§ **ROWS**:
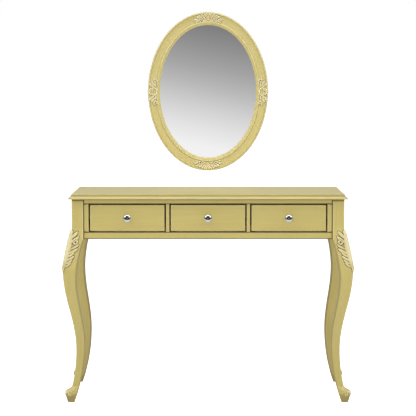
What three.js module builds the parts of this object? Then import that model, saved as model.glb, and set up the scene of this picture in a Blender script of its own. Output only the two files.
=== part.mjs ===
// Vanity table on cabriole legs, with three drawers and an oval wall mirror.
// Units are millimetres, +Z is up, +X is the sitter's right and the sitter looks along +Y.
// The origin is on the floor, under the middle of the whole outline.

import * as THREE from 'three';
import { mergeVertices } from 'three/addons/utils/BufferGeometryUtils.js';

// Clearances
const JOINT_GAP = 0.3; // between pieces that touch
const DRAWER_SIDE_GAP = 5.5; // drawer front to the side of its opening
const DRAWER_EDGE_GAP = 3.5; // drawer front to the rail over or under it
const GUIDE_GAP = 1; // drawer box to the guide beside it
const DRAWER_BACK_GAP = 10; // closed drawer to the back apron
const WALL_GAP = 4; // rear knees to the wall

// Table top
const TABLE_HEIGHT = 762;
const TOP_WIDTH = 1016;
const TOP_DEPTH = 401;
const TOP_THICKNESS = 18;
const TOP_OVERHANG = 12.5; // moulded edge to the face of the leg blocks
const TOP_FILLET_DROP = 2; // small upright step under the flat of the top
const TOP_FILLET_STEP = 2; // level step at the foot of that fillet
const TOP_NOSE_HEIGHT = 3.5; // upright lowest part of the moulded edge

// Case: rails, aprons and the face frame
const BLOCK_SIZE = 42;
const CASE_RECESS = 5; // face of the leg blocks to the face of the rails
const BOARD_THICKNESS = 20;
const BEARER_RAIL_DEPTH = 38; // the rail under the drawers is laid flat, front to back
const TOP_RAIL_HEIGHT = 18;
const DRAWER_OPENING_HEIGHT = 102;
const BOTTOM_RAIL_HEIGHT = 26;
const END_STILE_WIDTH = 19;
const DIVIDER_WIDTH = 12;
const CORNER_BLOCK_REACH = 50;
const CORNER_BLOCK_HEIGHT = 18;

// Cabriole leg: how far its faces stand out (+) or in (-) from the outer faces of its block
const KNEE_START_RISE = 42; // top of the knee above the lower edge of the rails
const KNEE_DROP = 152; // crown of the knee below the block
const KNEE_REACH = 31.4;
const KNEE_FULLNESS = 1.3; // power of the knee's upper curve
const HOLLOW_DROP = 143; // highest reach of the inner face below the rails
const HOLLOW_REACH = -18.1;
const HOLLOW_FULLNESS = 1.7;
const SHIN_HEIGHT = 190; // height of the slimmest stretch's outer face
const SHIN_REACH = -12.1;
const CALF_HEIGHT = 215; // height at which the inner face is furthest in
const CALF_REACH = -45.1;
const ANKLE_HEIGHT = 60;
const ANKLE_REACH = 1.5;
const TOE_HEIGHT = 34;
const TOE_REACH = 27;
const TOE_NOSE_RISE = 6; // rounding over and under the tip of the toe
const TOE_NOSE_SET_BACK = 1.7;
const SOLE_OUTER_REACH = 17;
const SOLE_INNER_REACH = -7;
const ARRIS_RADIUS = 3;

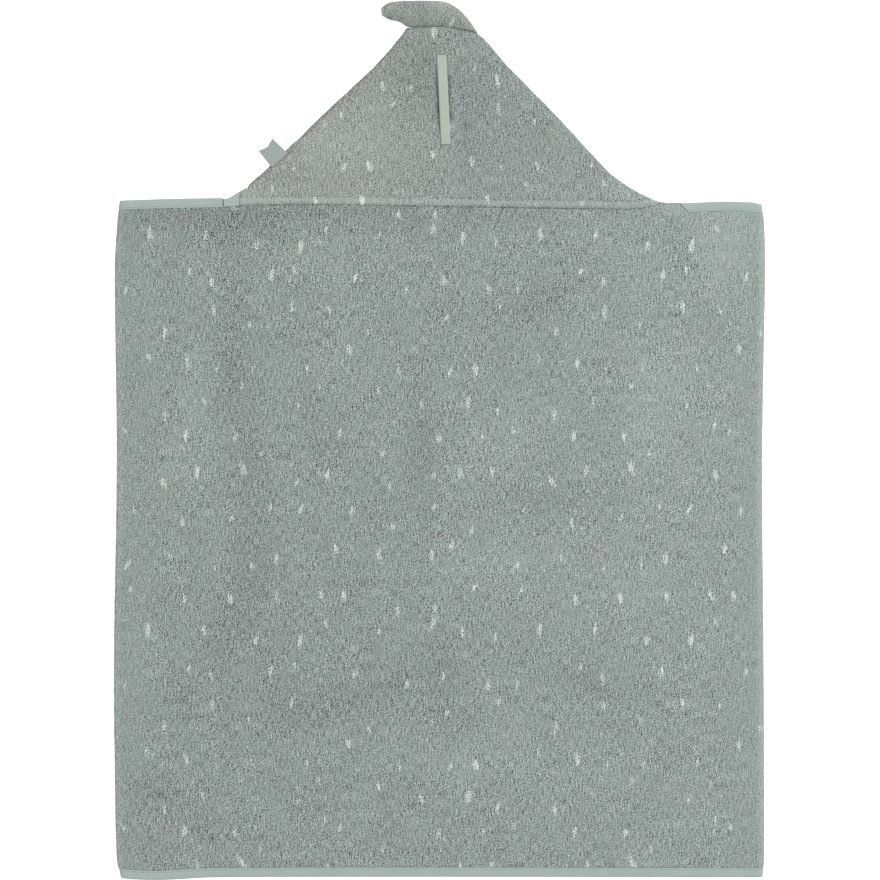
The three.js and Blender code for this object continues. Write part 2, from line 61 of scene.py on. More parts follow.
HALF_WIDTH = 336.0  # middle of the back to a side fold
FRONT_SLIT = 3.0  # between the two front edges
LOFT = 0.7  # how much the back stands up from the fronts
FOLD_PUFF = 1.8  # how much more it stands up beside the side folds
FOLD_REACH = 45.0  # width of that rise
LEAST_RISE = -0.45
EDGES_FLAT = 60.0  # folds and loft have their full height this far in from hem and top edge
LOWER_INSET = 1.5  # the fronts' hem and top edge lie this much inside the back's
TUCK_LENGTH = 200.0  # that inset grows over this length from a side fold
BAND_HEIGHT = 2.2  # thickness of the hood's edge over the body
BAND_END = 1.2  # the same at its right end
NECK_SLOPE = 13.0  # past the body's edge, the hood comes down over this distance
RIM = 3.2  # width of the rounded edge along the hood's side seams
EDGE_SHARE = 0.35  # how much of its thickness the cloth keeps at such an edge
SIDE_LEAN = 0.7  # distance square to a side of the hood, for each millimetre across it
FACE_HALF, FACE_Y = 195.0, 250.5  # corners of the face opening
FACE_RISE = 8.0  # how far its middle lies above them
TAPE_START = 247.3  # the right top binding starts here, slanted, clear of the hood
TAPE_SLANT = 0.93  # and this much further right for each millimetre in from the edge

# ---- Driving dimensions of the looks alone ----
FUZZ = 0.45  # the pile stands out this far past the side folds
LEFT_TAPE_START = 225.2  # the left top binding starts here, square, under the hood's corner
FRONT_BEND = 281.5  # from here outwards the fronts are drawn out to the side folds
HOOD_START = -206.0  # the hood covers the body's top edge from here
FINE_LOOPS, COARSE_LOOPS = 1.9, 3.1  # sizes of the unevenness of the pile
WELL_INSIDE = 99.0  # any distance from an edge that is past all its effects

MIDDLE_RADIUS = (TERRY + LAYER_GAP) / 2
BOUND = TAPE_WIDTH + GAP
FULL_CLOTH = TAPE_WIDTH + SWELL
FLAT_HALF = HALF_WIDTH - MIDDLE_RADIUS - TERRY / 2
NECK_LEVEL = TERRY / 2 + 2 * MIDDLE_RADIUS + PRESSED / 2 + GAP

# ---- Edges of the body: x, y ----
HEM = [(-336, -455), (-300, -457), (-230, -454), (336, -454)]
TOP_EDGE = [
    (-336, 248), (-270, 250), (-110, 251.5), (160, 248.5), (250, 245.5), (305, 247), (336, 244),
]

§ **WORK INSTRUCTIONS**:
From the records above, please extract every line and repeat it exactly.

§ **EXPECTED ANSWER**:
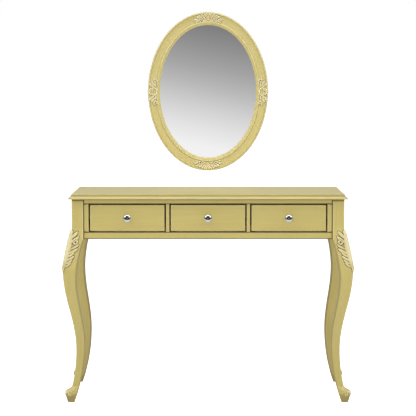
What three.js module builds the parts of this object? Then import that model, saved as model.glb, and set up the scene of this picture in a Blender script of its own. Output only the two files.
=== part.mjs ===
// Vanity table on cabriole legs, with three drawers and an oval wall mirror.
// Units are millimetres, +Z is up, +X is the sitter's right and the sitter looks along +Y.
// The origin is on the floor, under the middle of the whole outline.

import * as THREE from 'three';
import { mergeVertices } from 'three/addons/utils/BufferGeometryUtils.js';

// Clearances
const JOINT_GAP = 0.3; // between pieces that touch
const DRAWER_SIDE_GAP = 5.5; // drawer front to the side of its opening
const DRAWER_EDGE_GAP = 3.5; // drawer front to the rail over or under it
const GUIDE_GAP = 1; // drawer box to the guide beside it
const DRAWER_BACK_GAP = 10; // closed drawer to the back apron
const WALL_GAP = 4; // rear knees to the wall

// Table top
const TABLE_HEIGHT = 762;
const TOP_WIDTH = 1016;
const TOP_DEPTH = 401;
const TOP_THICKNESS = 18;
const TOP_OVERHANG = 12.5; // moulded edge to the face of the leg blocks
const TOP_FILLET_DROP = 2; // small upright step under the flat of the top
const TOP_FILLET_STEP = 2; // level step at the foot of that fillet
const TOP_NOSE_HEIGHT = 3.5; // upright lowest part of the moulded edge

// Case: rails, aprons and the face frame
const BLOCK_SIZE = 42;
const CASE_RECESS = 5; // face of the leg blocks to the face of the rails
const BOARD_THICKNESS = 20;
const BEARER_RAIL_DEPTH = 38; // the rail under the drawers is laid flat, front to back
const TOP_RAIL_HEIGHT = 18;
const DRAWER_OPENING_HEIGHT = 102;
const BOTTOM_RAIL_HEIGHT = 26;
const END_STILE_WIDTH = 19;
const DIVIDER_WIDTH = 12;
const CORNER_BLOCK_REACH = 50;
const CORNER_BLOCK_HEIGHT = 18;

// Cabriole leg: how far its faces stand out (+) or in (-) from the outer faces of its block
const KNEE_START_RISE = 42; // top of the knee above the lower edge of the rails
const KNEE_DROP = 152; // crown of the knee below the block
const KNEE_REACH = 31.4;
const KNEE_FULLNESS = 1.3; // power of the knee's upper curve
const HOLLOW_DROP = 143; // highest reach of the inner face below the rails
const HOLLOW_REACH = -18.1;
const HOLLOW_FULLNESS = 1.7;
const SHIN_HEIGHT = 190; // height of the slimmest stretch's outer face
const SHIN_REACH = -12.1;
const CALF_HEIGHT = 215; // height at which the inner face is furthest in
const CALF_REACH = -45.1;
const ANKLE_HEIGHT = 60;
const ANKLE_REACH = 1.5;
const TOE_HEIGHT = 34;
const TOE_REACH = 27;
const TOE_NOSE_RISE = 6; // rounding over and under the tip of the toe
const TOE_NOSE_SET_BACK = 1.7;
const SOLE_OUTER_REACH = 17;
const SOLE_INNER_REACH = -7;
const ARRIS_RADIUS = 3;

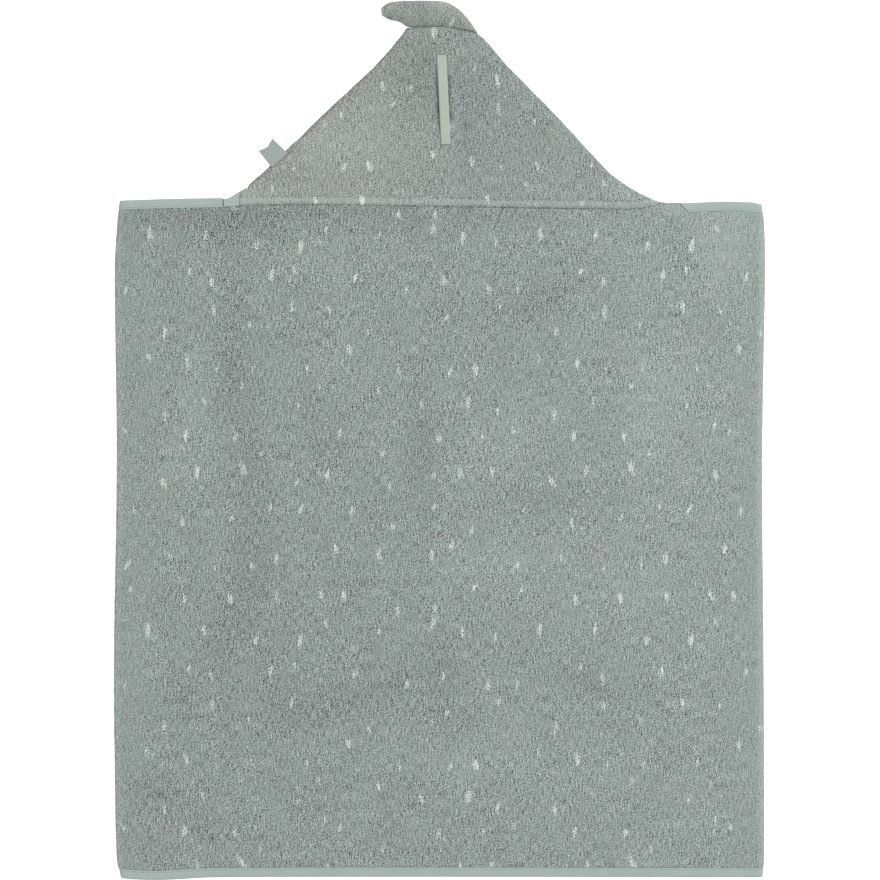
The three.js and Blender code for this object continues. Write part 2, from line 61 of scene.py on. More parts follow.
HALF_WIDTH = 336.0  # middle of the back to a side fold
FRONT_SLIT = 3.0  # between the two front edges
LOFT = 0.7  # how much the back stands up from the fronts
FOLD_PUFF = 1.8  # how much more it stands up beside the side folds
FOLD_REACH = 45.0  # width of that rise
LEAST_RISE = -0.45
EDGES_FLAT = 60.0  # folds and loft have their full height this far in from hem and top edge
LOWER_INSET = 1.5  # the fronts' hem and top edge lie this much inside the back's
TUCK_LENGTH = 200.0  # that inset grows over this length from a side fold
BAND_HEIGHT = 2.2  # thickness of the hood's edge over the body
BAND_END = 1.2  # the same at its right end
NECK_SLOPE = 13.0  # past the body's edge, the hood comes down over this distance
RIM = 3.2  # width of the rounded edge along the hood's side seams
EDGE_SHARE = 0.35  # how much of its thickness the cloth keeps at such an edge
SIDE_LEAN = 0.7  # distance square to a side of the hood, for each millimetre across it
FACE_HALF, FACE_Y = 195.0, 250.5  # corners of the face opening
FACE_RISE = 8.0  # how far its middle lies above them
TAPE_START = 247.3  # the right top binding starts here, slanted, clear of the hood
TAPE_SLANT = 0.93  # and this much further right for each millimetre in from the edge

# ---- Driving dimensions of the looks alone ----
FUZZ = 0.45  # the pile stands out this far past the side folds
LEFT_TAPE_START = 225.2  # the left top binding starts here, square, under the hood's corner
FRONT_BEND = 281.5  # from here outwards the fronts are drawn out to the side folds
HOOD_START = -206.0  # the hood covers the body's top edge from here
FINE_LOOPS, COARSE_LOOPS = 1.9, 3.1  # sizes of the unevenness of the pile
WELL_INSIDE = 99.0  # any distance from an edge that is past all its effects

MIDDLE_RADIUS = (TERRY + LAYER_GAP) / 2
BOUND = TAPE_WIDTH + GAP
FULL_CLOTH = TAPE_WIDTH + SWELL
FLAT_HALF = HALF_WIDTH - MIDDLE_RADIUS - TERRY / 2
NECK_LEVEL = TERRY / 2 + 2 * MIDDLE_RADIUS + PRESSED / 2 + GAP

# ---- Edges of the body: x, y ----
HEM = [(-336, -455), (-300, -457), (-230, -454), (336, -454)]
TOP_EDGE = [
    (-336, 248), (-270, 250), (-110, 251.5), (160, 248.5), (250, 245.5), (305, 247), (336, 244),
]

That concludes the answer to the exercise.